Can advocacy campaigns rely on polling data?
Key points:
Political polling is “done”: Luntz
Advocacy and public affairs industry needs to rethink intel gathering
HUMINT, proxy issues, sentiment analysis, online panels
Among the biggest losers of the 2020 campaign is the political polling industry. “The political polling profession is done,” Frank Luntz told Axios the day after virtually every poll was shown to be very, very wrong. “It is devastating for my industry.”
It wasn’t just national presidential polls that failed. State polls ranged from a little off to just plain garbage. For example, every single poll of the Maine Senate race had incumbent Republican Sen. Susan Collins losing to Democrat Sara Gideon. A Change Research poll released on Nov. 2 showed Gideon beating Collins by 8 points. In the end Collins bested Gideon by nine points [!], 51% - 42%.
Luntz is right. Political polling is dead. The only people imbibing this swill anymore are horserace junkies and reporters racing to tweet out data that supports their narratives.
Now the question becomes: can the advocacy and public affairs industry continue to rely on polling to make decisions about client issues, legislative targets, and messaging?
The short answer is no. With experienced pollsters openly admitting now that large swaths of voters are completely invisible to them, it would be a mistake to rely on polling research when planning an issue campaign.
Consider the case of the disastrous Marsy’s Law campaign in New Hampshire. In January 2018, a poll showed 85% of Granite Staters would support it. Three months, twelve lobbyists and hundreds of thousands of advocacy dollars laters, the measure was destroyed in the New Hampshire House 284-51.
The longer answer is, well, campaigns still need research and for now polling (along with focus groups) is one of only two meaningful ways to obtain it.

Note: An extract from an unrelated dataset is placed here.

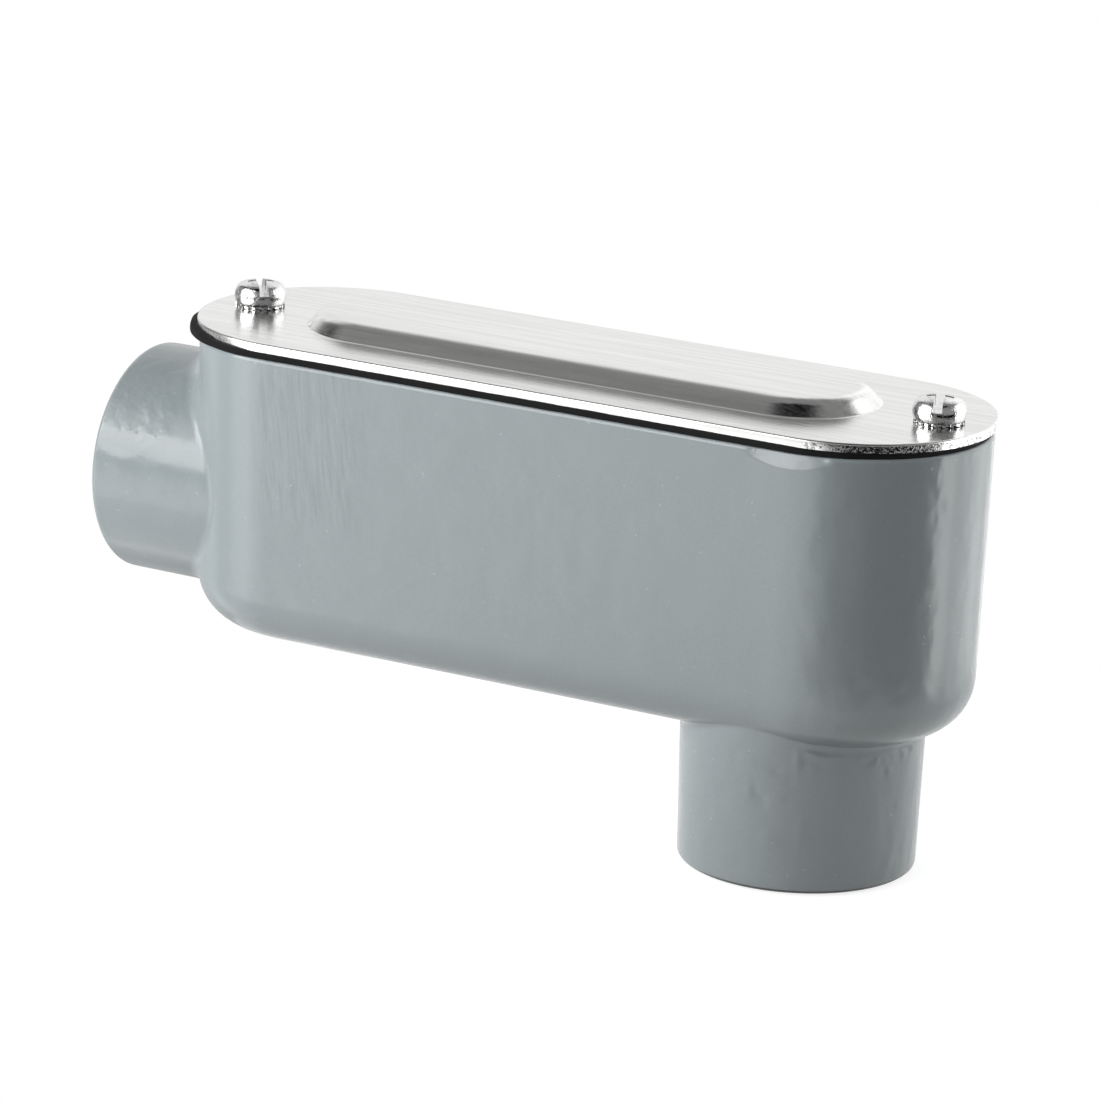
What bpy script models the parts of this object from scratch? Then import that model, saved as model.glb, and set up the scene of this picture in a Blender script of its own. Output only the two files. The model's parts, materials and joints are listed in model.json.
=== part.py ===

So advocacy campaigns will probably still use polling. But how can strategists augment this obviously flawed tool with additional intel resources?
HUMINT
Like America’s intelligence community, advocacy campaigns need to better leverage human intelligence (HUMINT). Polling measures attitudes, which shift constantly. HUMINT can contextualize attitudinal information with institutional knowledge. Intel gathering from on-the-ground resources is more valuable than suspect opinion research.
PROXY ISSUES
Every legislator has a record. Advocacy campaigns need to do a better job of identifying and analyzing proxy issues within those records that relate to current legislative battles. This allows campaigns to identify decision makers who have a passion for or history with an issue, something polling cannot adequately do.
SOCIAL SENTIMENT ANALYSIS
Measuring social media sentiments is nothing new. It’s a part of most sophisticated multi-state campaigns. But our experience is that most state campaigns don’t adequately identify the influencers whose sentiment actually matters. Garbage in, garbage out.
ONLINE PANELS
Because online panels are generally cheaper than polls, the stakes aren’t as high if they are off and they can be revisited throughout a campaign and updated with new information. Finally, online panels tend to be more qualitative than polls, which means they can provide the context advocacy campaigns need to overcome objections.